Paperchase is to survive with a slimmed-down presence on the high street under a rescue deal announced by the company that will save approximately 1,000 jobs.
Sky News reported earlier this week how the stationary chain was to be sold through a so-called pre-pack administration to Aspen Phoenix - a newly formed company backed by private equity firm Permira Debt Managers.
The deal will see up to 90 of the chain's 125 stores retained by the new owner in a departure from other deals this week that will see Debenhams trade online-only under Boohoo's ownership.
ASOS, another online retailer, is in exclusive talks to buy TopShop from the collapsed Arcadia Group empire.

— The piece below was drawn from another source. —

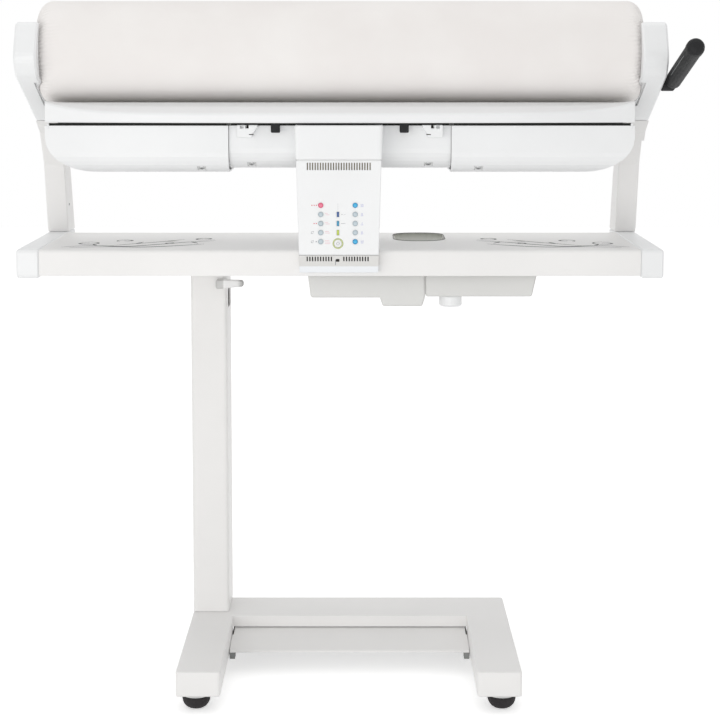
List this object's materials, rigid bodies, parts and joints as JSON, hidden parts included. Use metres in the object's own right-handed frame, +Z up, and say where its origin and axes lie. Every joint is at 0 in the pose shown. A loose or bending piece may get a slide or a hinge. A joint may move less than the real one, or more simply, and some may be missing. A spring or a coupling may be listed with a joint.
{
  "type": "rotary flatwork ironer",
  "caption": "Steam flatwork ironer: padded roller over a heated shoe with hand lever, finger guard and key panel, on a shelf head that folds on a one-column stand with a pedal.",
  "frame": {"origin": "middle of the bounding box on the floor", "axes": "+X along the roller towards the hand lever, +Y away from the user, +Z up"},
  "size_m": [0.9198, 0.4482, 0.96],
  "materials": {
    "white_enamel": "satin white powder coat",
    "white_casing": "semi-gloss white moulding",
    "grey_casing": "pale grey moulding",
    "roller_cloth": "off-white padded cotton",
    "aluminium": "ground",
    "steel": "zinc plated",
    "bronze": "sintered bush",
    "black_plastic": "black moulding",
    "black_rubber": "moulded rubber",
    "key_grey": "translucent key, unlit",
    "key_red": "translucent key, lit",
    "key_blue": "translucent key, lit",
    "lamp_blue": "clear light guide"
  },
  "bodies": {
    "stand": {"base_frame": "white_enamel", "foot_front_left": "black_rubber", "foot_front_right": "black_rubber", "foot_rear_left": "black_rubber", "foot_rear_right": "black_rubber", "column": "white_enamel", "top_beam": "white_enamel", "fold_pivot_pin": "steel", "pedal_rod": "steel"},
    "head": {"shelf": "white_enamel", "shelf_end_cap_left": "white_casing", "shelf_end_cap_right": "white_casing", "fold_bracket": "steel", "filler_bowl": "grey_casing", "steam_generator_housing": "grey_casing", "water_tank": "grey_casing", "post_left": "white_enamel", "post_right": "white_enamel", "arm_cover_left": "white_casing", "arm_cover_right": "white_casing", "idle_axle": "steel", "drive_motor": "steel", "panel_fascia": "white_casing", "panel_housing": "white_casing", "indicator_lamps": "lamp_blue"},
    "roller": {"roller_drum": "aluminium", "roller_cloth": "roller_cloth", "drum_end_disc_left": "aluminium", "drum_end_disc_right": "aluminium", "drum_bush_left": "bronze", "drum_bush_right": "bronze"},
    "shoe": {"shoe_plate": "aluminium", "heater_casting": "aluminium", "shoe_cover_left": "white_casing", "shoe_cover_middle": "white_casing", "shoe_cover_right": "white_casing", "shoe_carrier_left": "steel", "shoe_carrier_right": "steel", "panel_cowl": "white_casing", "guard_clip_left": "white_casing", "guard_clip_right": "white_casing"},
    "guard": {"finger_guard": "white_casing", "switch_tab_left": "black_plastic", "switch_tab_right": "black_plastic"},
    "pedal": {"pedal_plate": "white_enamel"},
    "latch": {"fold_latch": "white_casing"},
    "drain": {"drain_cap": "white_casing"},
    "hand_lever": {"hand_lever_arm": "black_plastic", "hand_lever_grip": "black_plastic"},
    "power": {"power_button": "white_casing"},
    "key_l1": {"key_left_1": "key_red"},
    "key_l2": {"key_left_2": "key_grey"},
    "key_l3": {"key_left_3": "key_grey"},
    "key_l4": {"key_left_4": "key_grey"},
    "key_l5": {"key_left_5": "key_grey"},
    "key_r1": {"key_right_1": "key_blue"},
    "key_r2": {"key_right_2": "key_grey"},
    "key_r3": {"key_right_3": "key_grey"},
    "key_r4": {"key_right_4": "key_grey"},
    "key_r5": {"key_right_5": "key_blue"}
  },
  "joints": [
    {"name": "head_fold", "type": "hinge", "parent": "stand", "child": "head", "pos_m": [-0.05535, 0.10308, 0.585], "axis": [0, 1, 0], "range_deg": [0, 90]},
    {"name": "roller_spin", "type": "hinge", "parent": "head", "child": "roller", "pos_m": [-0.01535, -0.00392, 0.887], "axis": [1, 0, 0], "continuous": true},
    {"name": "shoe_press", "type": "slide", "parent": "head", "child": "shoe", "axis": [0, 0, 1], "range_m": [0, 0.0145]},
    {"name": "lever_turn", "type": "hinge", "parent": "head", "child": "hand_lever", "pos_m": [0.44765, -0.03392, 0.845], "axis": [1, 0, 0], "range_deg": [0, 50]},
    {"name": "guard_tilt", "type": "hinge", "parent": "shoe", "child": "guard", "pos_m": [-0.01535, -0.06092, 0.815], "axis": [1, 0, 0], "range_deg": [0, 2], "stiffness_Nm_per_rad": 20, "springref_deg": -2.86},
    {"name": "pedal_press", "type": "hinge", "parent": "stand", "child": "pedal", "pos_m": [-0.00285, 0.03608, 0.033], "axis": [1, 0, 0], "range_deg": [0, 6], "stiffness_Nm_per_rad": 30, "springref_deg": -2.86},
    {"name": "latch_turn", "type": "hinge", "parent": "stand", "child": "latch", "pos_m": [-0.18735, 0.05308, 0.552], "axis": [0, 1, 0], "range_deg": [0, 20], "stiffness_Nm_per_rad": 0.5, "springref_deg": -5.73},
    {"name": "drain_unscrew", "type": "slide", "parent": "head", "child": "drain", "axis": [0, 0, -1], "range_m": [0, 0.02]},
    {"name": "power_press", "type": "slide", "parent": "head", "child": "power", "axis": [0, 1, 0], "range_m": [0, 0.0012], "stiffness_N_per_m": 400},
    {"name": "key_l1_press", "type": "slide", "parent": "head", "child": "key_l1", "axis": [0, 1, 0], "range_m": [0, 0.0008], "stiffness_N_per_m": 300},
    {"name": "key_l2_press", "type": "slide", "parent": "head", "child": "key_l2", "axis": [0, 1, 0], "range_m": [0, 0.0008], "stiffness_N_per_m": 300},
    {"name": "key_l3_press", "type": "slide", "parent": "head", "child": "key_l3", "axis": [0, 1, 0], "range_m": [0, 0.0008], "stiffness_N_per_m": 300},
    {"name": "key_l4_press", "type": "slide", "parent": "head", "child": "key_l4", "axis": [0, 1, 0], "range_m": [0, 0.0008], "stiffness_N_per_m": 300},
    {"name": "key_l5_press", "type": "slide", "parent": "head", "child": "key_l5", "axis": [0, 1, 0], "range_m": [0, 0.0008], "stiffness_N_per_m": 300},
    {"name": "key_r1_press", "type": "slide", "parent": "head", "child": "key_r1", "axis": [0, 1, 0], "range_m": [0, 0.0008], "stiffness_N_per_m": 300},
    {"name": "key_r2_press", "type": "slide", "parent": "head", "child": "key_r2", "axis": [0, 1, 0], "range_m": [0, 0.0008], "stiffness_N_per_m": 300},
    {"name": "key_r3_press", "type": "slide", "parent": "head", "child": "key_r3", "axis": [0, 1, 0], "range_m": [0, 0.0008], "stiffness_N_per_m": 300},
    {"name": "key_r4_press", "type": "slide", "parent": "head", "child": "key_r4", "axis": [0, 1, 0], "range_m": [0, 0.0008], "stiffness_N_per_m": 300},
    {"name": "key_r5_press", "type": "slide", "parent": "head", "child": "key_r5", "axis": [0, 1, 0], "range_m": [0, 0.0008], "stiffness_N_per_m": 300}
  ],
  "couplings": [
    {"joint": "lever_turn", "follows": "shoe_press", "rad_per_m": 60.18}
  ]
}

But any deal is expected to exclude the 444 stores at a time when the high street is largely shuttered because of COVID-19 restrictions, which have varied in severity since last March.

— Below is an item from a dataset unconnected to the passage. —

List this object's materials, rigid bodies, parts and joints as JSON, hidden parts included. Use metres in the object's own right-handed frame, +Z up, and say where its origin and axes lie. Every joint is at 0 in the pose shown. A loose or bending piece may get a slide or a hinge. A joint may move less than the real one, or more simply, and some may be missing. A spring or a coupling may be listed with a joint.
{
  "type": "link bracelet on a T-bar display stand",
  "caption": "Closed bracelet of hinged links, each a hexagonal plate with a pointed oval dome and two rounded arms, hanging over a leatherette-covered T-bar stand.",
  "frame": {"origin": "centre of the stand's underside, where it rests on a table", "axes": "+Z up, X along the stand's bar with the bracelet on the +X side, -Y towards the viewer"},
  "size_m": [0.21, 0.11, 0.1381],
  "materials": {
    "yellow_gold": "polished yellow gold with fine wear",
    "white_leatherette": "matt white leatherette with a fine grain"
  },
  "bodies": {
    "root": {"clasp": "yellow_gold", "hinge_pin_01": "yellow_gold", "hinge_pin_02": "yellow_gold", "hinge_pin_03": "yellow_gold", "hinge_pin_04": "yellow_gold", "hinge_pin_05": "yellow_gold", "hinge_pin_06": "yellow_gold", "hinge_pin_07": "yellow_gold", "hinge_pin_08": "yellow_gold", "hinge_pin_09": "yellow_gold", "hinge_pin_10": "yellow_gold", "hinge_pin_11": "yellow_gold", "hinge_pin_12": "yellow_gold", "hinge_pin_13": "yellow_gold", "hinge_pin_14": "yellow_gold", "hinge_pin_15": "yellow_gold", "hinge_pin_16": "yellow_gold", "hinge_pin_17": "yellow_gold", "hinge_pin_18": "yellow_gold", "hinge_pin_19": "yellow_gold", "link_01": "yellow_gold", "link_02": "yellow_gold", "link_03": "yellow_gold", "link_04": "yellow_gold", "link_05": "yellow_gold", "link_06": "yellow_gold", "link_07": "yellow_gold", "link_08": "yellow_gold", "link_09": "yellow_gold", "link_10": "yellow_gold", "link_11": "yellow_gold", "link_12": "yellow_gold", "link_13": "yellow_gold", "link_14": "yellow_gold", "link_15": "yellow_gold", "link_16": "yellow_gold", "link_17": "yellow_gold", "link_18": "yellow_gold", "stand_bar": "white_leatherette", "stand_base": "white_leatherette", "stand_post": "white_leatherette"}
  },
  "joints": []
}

Up to 250 jobs were to be lost at Paperchase.
Its chief executive, Olly Raeburn, said of its rescue: "The cumulative impact of lockdowns and related restrictions means that it is imperative we make this tough but necessary decision to safeguard Paperchase's future.

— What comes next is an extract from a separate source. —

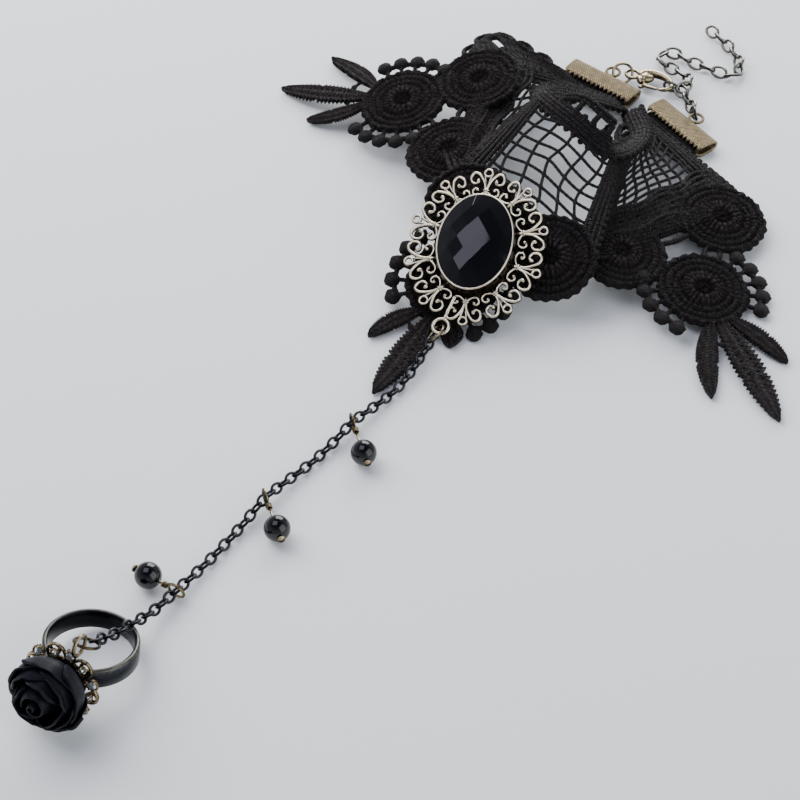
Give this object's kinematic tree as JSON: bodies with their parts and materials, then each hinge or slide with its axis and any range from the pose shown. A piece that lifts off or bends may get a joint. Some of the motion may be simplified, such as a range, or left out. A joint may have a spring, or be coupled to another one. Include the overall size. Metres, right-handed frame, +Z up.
{
  "type": "lace wrist cuff with hand chain and finger ring",
  "caption": "Black guipure lace wrist cuff lying clasped, with an oval filigree brooch, ribbon clamps, extender chain and a beaded hand chain to a rose finger ring.",
  "frame": {"origin": "middle of the footprint, on the floor it lies on", "axes": "+Z up; the clasp lies towards +Y and the finger ring towards -X -Y"},
  "size_m": [0.1732, 0.2294, 0.0261],
  "materials": {
    "black_lace": "matt cotton guipure lace",
    "pale_bronze": "pale antique bronze plating",
    "bronze": "antique bronze plating",
    "dark_bronze": "dark antique plating, rubbed bright on the edges",
    "black_metal": "blue-black plating",
    "black_stone": "polished, opaque",
    "gunmetal": "smooth gunmetal plating",
    "black_satin": "blue-black satin"
  },
  "bodies": {
    "cuff": {"lace_cuff": "black_lace", "ribbon_clamp_left": "pale_bronze", "ribbon_clamp_right": "pale_bronze", "clasp_jump_ring": "bronze", "clasp_body": "bronze", "extender_chain": "dark_bronze", "oval_setting": "pale_bronze", "oval_stone": "black_stone", "setting_jump_ring": "bronze", "hand_chain": "black_metal", "bead_1": "black_stone", "bead_2": "black_stone", "bead_3": "black_stone", "bead_pin_1": "bronze", "bead_pin_2": "bronze", "bead_pin_3": "bronze", "ring_jump_ring": "bronze", "finger_ring": "gunmetal", "satin_rose": "black_satin"},
    "lever": {"clasp_lever": "bronze"}
  },
  "joints": [
    {"name": "clasp_lever_hinge", "type": "hinge", "parent": "cuff", "child": "lever", "pos_m": [0.05792, 0.08923, 0.00237], "axis": [0, 0, 1], "range_deg": [0, 22], "stiffness_Nm_per_rad": 0.0004, "springref_deg": -17.19}
  ]
}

"In taking this action, we are giving ourselves the best opportunity to ensure that the business is fit for purpose in this new retail environment.
"We have been in close dialogue with all of our stakeholders through this process and are grateful for their continued support.
"We, of course, recognise that this affects many of our colleagues and we will do all we can to assist them during this difficult time."
The closure of its shops in November and December wiped out the most crucial months of the year for the chain.
Paperchase has been owned by Primary Capital, a private equity firm, since 2010, but has been forced to contend with tough high street conditions for years.
In 2019, it launched a company voluntary arrangement which saw it linking rent payments to store turnovers - making it one of the first retailers to do so.